We need high flows to rebuild habitats whenever we get significant sediment inputs from tributary streams, but instead we get rare, “historic” experiments. We need more natural steady flows through most of the remainder of the year to protect spawning and rearing habitat for humpback chub in the Colorado River, but what we get is continued erosion of backwaters and beaches through an almost unbroken regimen of fluctuating flows... if this high flow experiment is part of a package with no more floods for five years and just two months a year of steady flows, then the package will impair the resources in Grand Canyon.
Or the National Parks Conservation Association:
...the experimental plan fails to include follow-up floods, which are critical to ensuring that endangered fish and sandbars are preserved. Instead, it calls for steady releases during September and October over the next five years –essentially locking-in smaller flows from the dam in order to generate additional power – when larger flows might be more beneficial to the park’s ecosystem at other times of the year, particularly in the spring.
This "flood's" 41,500 cubic feet per second for 60 hours is a paltry flood in a drainage the size of the Colorado Basin. And we only get this every four years (the last such experiment was in 2004). I have no doubt that these events do provide a wealth of data for scientists, and are useful due to their closely controlled nature, one data set in four years is a pretty plodding pace of research.

The big thing that's missing in the science here is baseline data for the behavior of sediment in a natural river system of this size. No one thought to look at any of this before the dam went in in 1963. And there is precisely one river system in the same ballpark in the United States unaffected by dams: the Salmon. Lets look at some hydrographs (which I got here). Here is the Main Salmon's high water season (April-July) for the last two years

2006, a fairly average year:

2007, a low year:

(Note that the scales are not the same; 2007's peak was about 38,000 cfs, while 2006's was over 90,000. That's a ton of water, and the Salmon can go way bigger than that!) Observe how the high flows are spread out over a good three months. Low elevations melt first, it peaks when the weather really heats up, and lingering snow melt and groundwater keep feeding it, stretching out the right end of the graph. Note also the multiple small peaks.

Now lets look at the Colorado. Here's last week, encompassing the flood:

And here's the last 12 months of business as usual at Glen Canyon Dam, with the flood spike at the far right:

In the flood graph, obviously, we have a sharp rise, a steady plateau and a sharp fall, enormously different from a natural high-water episode. In the lower graph, note that the daily fluctuations are so extreme that they're represented by three separate lines; GC boaters have to be careful when setting up camp to avoid being flooded or having their boats beached.

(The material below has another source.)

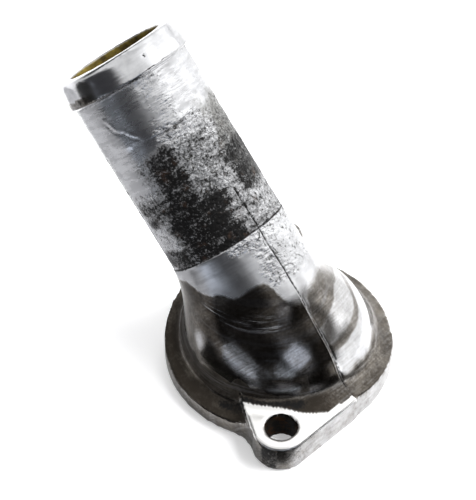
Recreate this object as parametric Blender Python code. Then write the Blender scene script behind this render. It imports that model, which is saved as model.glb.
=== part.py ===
"""Coolant flange of cast aluminium, with a slanted hose neck and two bolt ears.

The casting is a round flange plate with two ears, a dome over it, and a straight neck for a coolant
hose that leaves the dome at a slant. The mould parts in the upright plane through the neck's axis,
so the plate's top falls away to both sides of that plane, and each ear has one wall square to it.
While it is modelled, the flange's axis is Z and the neck leans towards +X. At the end the casting
is moved so that the origin lies under the middle of its bounding box.
"""
import math

import bmesh
import bpy
from mathutils import Matrix, Vector

MM = 0.001

# Dome
DOME_RADIUS = 27.3 * MM
DOME_CENTRE_HEIGHT = 2.2 * MM
DOME_WALL = 4.0 * MM
BLEND_OVER_NECK = 4.0 * MM
BLEND_BESIDE_NECK = 15.0 * MM
BLEND_BEHIND_NECK = 5.0 * MM

# Flange plate, which stands out round the dome
FLANGE_WIDTH = 5.0 * MM
FLANGE_RADIUS = DOME_RADIUS + FLANGE_WIDTH
RIDGE_HEIGHT = 9.4 * MM
TOP_SLOPE = math.radians(7.9)

# Mould: distance of its upright parting plane from the flange's axis
PARTING_Y = 2.0 * MM

# Bolt ears, their holes just outside the flange's rim
BOLT_OUTSET = 2.2 * MM
BOLT_CIRCLE_RADIUS = FLANGE_RADIUS + BOLT_OUTSET
BOLT_ANGLE = math.radians(136.0)
BOLT_HOLE_RADIUS = 4.4 * MM
EAR_NOSE_RADIUS = 7.9 * MM
EAR_HEIGHT = 9.7 * MM
EAR_FLANK_ANGLE = math.radians(-29.0)
EAR_FLANK_FILLET = 4.2 * MM
EAR_RIM_FILLET = 10.0 * MM
EAR_FACE_SETBACK = 0.4 * MM

# Hose neck
NECK_RADIUS = 17.5 * MM
NECK_WALL = 3.55 * MM
NECK_ELEVATION = math.radians(42.8)
NECK_CROSSING_HEIGHT = 18.6 * MM
NECK_ROUND_END = 5.0 * MM
NECK_LENGTH = 85.1 * MM
LIP_RISE = 1.1 * MM
LIP_TAPER = 0.8 * MM
LIP_LENGTH = 7.6 * MM
LIP_STEP_LENGTH = 0.8 * MM
LIP_ROUNDING = 1.3 * MM

# Mesh
AROUND = 64
DOME_RINGS = 24
ARC_STEPS = 8
HOLE_SIDES = 32
MERGE_DISTANCE = 0.02 * MM
OVERCUT = 2.0 * MM
FOOT_DEPTH = 1.0 * MM

NECK_DIRECTION = Vector((math.cos(NECK_ELEVATION), 0.0, math.sin(NECK_ELEVATION)))
NECK_UPWARD = Vector((-NECK_DIRECTION.z, 0.0, NECK_DIRECTION.x))
NECK_CROSSING = Vector((0.0, PARTING_Y, NECK_CROSSING_HEIGHT))
DOME_CENTRE = Vector((0.0, 0.0, DOME_CENTRE_HEIGHT))
EAR_CENTRE = BOLT_CIRCLE_RADIUS * Vector((math.cos(BOLT_ANGLE), math.sin(BOLT_ANGLE)))
EAR_TURNS = (0.0, math.pi)


def clear_scene():
    """Remove every object that the file starts with."""
    for item in list(bpy.data.objects):
        bpy.data.objects.remove(item, do_unlink=True)


def new_collection(name):
    """Add an empty collection to the scene."""
    collection = bpy.data.collections.new(name)
    bpy.context.scene.collection.children.link(collection)
    return collection


def cast_aluminium():
    """Worn cast aluminium, bright where it is rubbed and grey in the hollows."""
    material = bpy.data.materials.new("cast_aluminium")
    material.use_nodes = True
    shader = material.node_tree.nodes["Principled BSDF"]
    shader.inputs["Base Color"].default_value = (0.52, 0.51, 0.50, 1.0)
    shader.inputs["Metallic"].default_value = 1.0
    shader.inputs["Roughness"].default_value = 0.32
    return material


def mesh_object(name, build, collection):
    """Make an object from the bmesh that a function fills."""
    shape = bmesh.new()
    build(shape)
    bmesh.ops.recalc_face_normals(shape, faces=shape.faces)
    mesh = bpy.data.meshes.new(name)
    shape.to_mesh(mesh)
    shape.free()
    item = bpy.data.objects.new(name, mesh)
    collection.objects.link(item)
    return item


def evaluated_mesh(item):
    """Mesh of an object as its modifiers leave it."""
    bpy.context.view_layer.update()
    return bpy.data.meshes.new_from_object(item.evaluated_get(bpy.context.evaluated_depsgraph_get()))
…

The many little spikes represent weekday vs. weekend flows: they don't need as much electricity Saturday and Sunday when Phoenix office buildings are closed. Note also the increase to power Phoenix A/C in the summer heat.

Is a four day peak long enough to really stir up the sand and put it where we want it? Does the steep right-hand tail of the flood actually do harm by causing beaches to erode into very steep banks, something I've observed non-scientifically in Idaho (Mark Schmeeckle is probably working on this question as we speak)? What would happen if we three one-day floods instead? Is 41,500 cfs at all adequate, or do we really need something closer to historic highs (estimated to have been something like 70,000 to 300,000 cfs on the Colorado pre-dam; again, the Salmon's the only river with at all comparable bed and gradient that gets anything like these flows)? These are the kind of questions which the Salmon's annual natural flood experiment could help answer, without being dependent on the vagaries of western water politics. No, it's not a controlled experiment, but natural scientists commonly use natural experiments to gather data on phenomena for which a deliberate experiment would be irresponsible or impossible. That's how we've gained almost all of our knowledge about things like debris flows, landslides, avalanches and forest fires, let alone earthquakes, volcanism and astronomy.

Also worthy of note is that baseline data for sediment behavior in a natural river system would not be useful only in the Grand Canyon. Lodore Canyon below Flaming Gorge Dam on the Green and the entire Dolores River in Colorado have very similar management issues. I ran Lodore on an experimental flood in 1999 (which was a blast), but there hasn't been another, and we're not likely to see one any time soon. McPhee Reservoir has rendered the Dolores virtually dead for two decades. The Yampa (the last significant undammed river in the Colorado Basin) is also threatened by headwaters diversions and a dam on the Little Snake which would cut off its major source of sediment. Solid baseline data on sediment behavior would greatly benefit conservation proposals for these rivers.

"But what's the point?", you ask. "If the Bureau is so loathe to release a piddling flood for research purposes, we'll never see a flow regime that even vaguely mimics the natural hydrograph." Good point, and alas, very probably true. But you never know: things change. Water issues are only likely to get worse in the Colorado Basin, and if the Colorado River Compact ever comes up for major renovation, conservationists need to have their ducks in a row, with specific proposals instead of just objections. Also, every dam in the Basin is silting up in a big hurry; whether they like it or not, the Bureau is going to have to come up with some new plans eventually, and it would be nice to know how all the silt in the reservoirs is going to behave. Or the drought might even break (hey, I can dream), the dams might someday be looking to release large volumes (as Glen Canyon Dam was forced to do in 1981 and 1983), in which case scientists should be able to tell them how to do it in an ecologically beneficial manner.

You can never have too much data these days, and the Main Salmon is a great place to get some. And there are any number of grad students looking to research their theses is beautiful surroundings*. Grad students, I'm available, I know the Salmon and I'm a good river cook. Science!!!!

*I talked once with a guy who was writing his thesis on box elder trees in Dinosaur National Monument. "So what got you so interested in box elders?" I asked. "They grow here," said he.


Anonymous said...

Ok, I stand corrected as far as the flows go - I had not bothered to look up hydrographs. Obviously, as you well point out, the question is complicated by the fact that so many people depend on the water and electricity.

Anonymous said...

Today I read the Army Corps of Engineers regulations on releasing non-normal flows from dams and the sediment loads. Let us just say that the science can only get so far before the lawyers step in and turn it it on its head. Same goes for Yucca Mtn. Unfortunately, this will be teh way things are because we are a planet of 6 billion people who cannot agree on anything. and we all think we are right.